The historical work of Hieronymus is cited under various titles ( τὰς τῶν διαδόχων ἱστορίας γεγραφώς, Diod. 18.42; ἐν τῇ περὶ τῶν ἐπιγόνων πραγματείᾳ, Dionys. A. R. 1.6), and these have sometimes been regarded as constituting separate works; but it seems probable, on the whole, that he wrote but one general work, comprising the history from the death of Alexander to that of Pyrrhus, if not later. Whether he gave any detailed account of the wars of Alexander himself is at least doubtful, for the few facts cited from him previous to the death of that monarch are such as might easily have been incidentally mentioned ; and the passage in Suidas (s. v. Ἱερώνυμος), which is quoted by Fabricius to prove that he wrote a history of that prince, is manifestly corrupt, Probably we should read τὰ ἐπ᾽ Ἀλεξάνδρῳ, instead of τὰ ὑπ᾽ Ἀλεξάνδρου, as proposed by Fabricius. Nor is there any reason to infer (as has been done by the Abbé Sévin, Mém.. de l'Acad. des Inscr. vol. xiii. p. 32), that his history of Pyrrhus formed a distinct work, though he is repeatedly cited by Plutarch as an authority in his life of that prince. (Plut. Pyrrh. 17, 21.) It was in this part of his work, also, that he naturally found occasion to touch upon the affairs of Rome, and he is consequently mentioned by Dionysius as one of the first Greek writers who had given any account of the history of that city (Dionys. A. R. 1.6). But that Dionysius himself did not follow his authority in regard to the expedition of Pyrrhus to Italy is clear from the passages of Plutarch already cited, in which the statements of the two are contrasted.
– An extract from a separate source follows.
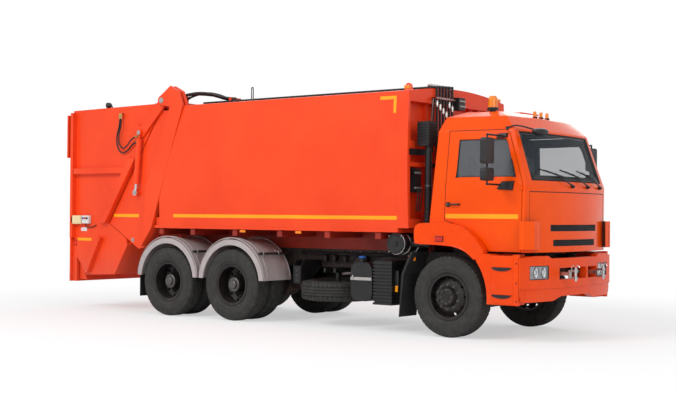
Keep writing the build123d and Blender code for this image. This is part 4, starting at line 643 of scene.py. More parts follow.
def sideStrip(bm, tree, ends, z, side, material=0, lift=0.0012):
    # a band on a side face between two heights, only where it has the surface behind it
    aim = Vector((0, -side, 0))
    landed = [
        x for x in spaced(*ends, stripes["probes"])
        if all(tree.ray_cast(at(x, side * besideY, height), aim)[0] for height in z)
    ]
    first, last = landed[0], landed[-1]
    count = max(1, math.ceil(abs(last - first) / stripes["step"]))
    grid = [
        [land(tree, at(x, side * besideY, height), aim) for x in spaced(first, last, count)]
        for height in spaced(*z, 2)
    ]
    addSheet(bm, grid, -aim * lift, material)


def makeStripes():
    for side, f in bothSides:
        bm = bmesh.new()
        for name in ("container", "cornerTop", "cornerSide"):
            sideStrip(bm, containerSkin, *stripes[name], f)
        sideStrip(bm, postSkin, *stripes["gusset"], f)
        makeObject(f"container_stripes_{side}", bm, "chassis", [stripePaint])
        bm = bmesh.new()
        sideStrip(bm, tailSkin, *stripes["hopper"], f)
        makeObject(f"tailgate_stripe_{side}", bm, "tailgate", [stripePaint])
        bm = bmesh.new()
        sideStrip(bm, cabSkin, *stripes["cabDoor"], f)
        makeObject(f"door_stripe_{side}", bm, f"door_{side}", [stripePaint])


makeStripes()
print("stripes")


# glass seals and the dark band round the windscreen

glazing = {
    "screen": ((-0.950, 2.013), (0.950, 2.013), (0.916, 2.614), (-0.916, 2.614)),
    "door": ((3.780, 2.050), (3.800, 2.529), (4.449, 2.529), (4.482, 2.479), (4.624, 2.050)),
    "seal": 0.010, "doorSeal": 0.009, "band": (0.952, 0.80, 0.90),  # its inner edge: sides, foot, top
}


def makeGlazing():
    bm = bmesh.new()
    outline = [at(5.2, y, z) for y, z in glazing["screen"]]
    outer = divided(outline, 0.08)
    addTube(bm, landLine(cabSkin, outer, (-1, 0, 0), 0.002), glazing["seal"], 0, 10, 1, True)
    middle = sum(outline, Vector()) / len(outline)
    across, foot, top = glazing["band"]
    inner = [
        middle + Vector((0, p.y * across, p.z * (foot if p.z < 0 else top)))
        for p in (q - middle for q in outer)
    ]
    grid = [landLine(cabSkin, line + line[:1], (-1, 0, 0), 0.0) for line in (outer, inner)]
    addSheet(bm, grid, Vector((0.0025, 0, 0)), 1)
    makeObject("windscreen_seal", bm, "cab", [flapRubber, blackPlastic])
    for side, f in bothSides:
        bm = bmesh.new()
        outline = [at(x, f * besideY, z) for x, z in glazing["door"]]
        loop = landLine(cabSkin, divided(outline, 0.1), (0, -f, 0), 0.001)
        addTube(bm, loop, glazing["doorSeal"], 0, 10, 1, True)
        makeObject(f"door_glass_seal_{side}", bm, f"door_{side}", [flapRubber])


makeGlazing()
print("glazing seals")


# wipers, handles, lamps and grilles of the cab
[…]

Hieronymus is enumerated by Dionysius (de comp. 4) among the writers whose defective style rendered it almost impossible to read them through. He is also severely censured by Pausanias for his partiality to Antigonus and Demetrius, and the injustice he displayed in consequence in regard to Pyrrhus and Lysimachus. Towards the latter monarch, indeed, he had an additional cause of enmity, on account of Lysimachus having destroyed his native city of Cardia to make way for the foundation of Lysimacheia. (Paus. 1.9.8, 13.9.) There can be little doubt that the history of Alexander's immediate successors (the διάδοχοι and ἐπίγονοι), which has descended to us, is derived in great part from Hieronymus, but it is impossible to determine to what extent his authority was followed by Diodorus and Plutarch.

Further Information

On the importance of Hieronymus, see Heyne, De Font. Diodori, p. cxiv. in Dindorf's edition of Diodorus; and concerning Hieronymus in general, Vossius, de Historicis Graecis, p. 99, ed. Westermann; Sévin, Recherches sur la Vie et les Ouvrages de Jerome de Cardie, in the Mém. de l'Acad. d'Inscr. vol. xiii. p. 20, &c. ; and Droysen, Hellenism. vol. i. pp. 670, 683.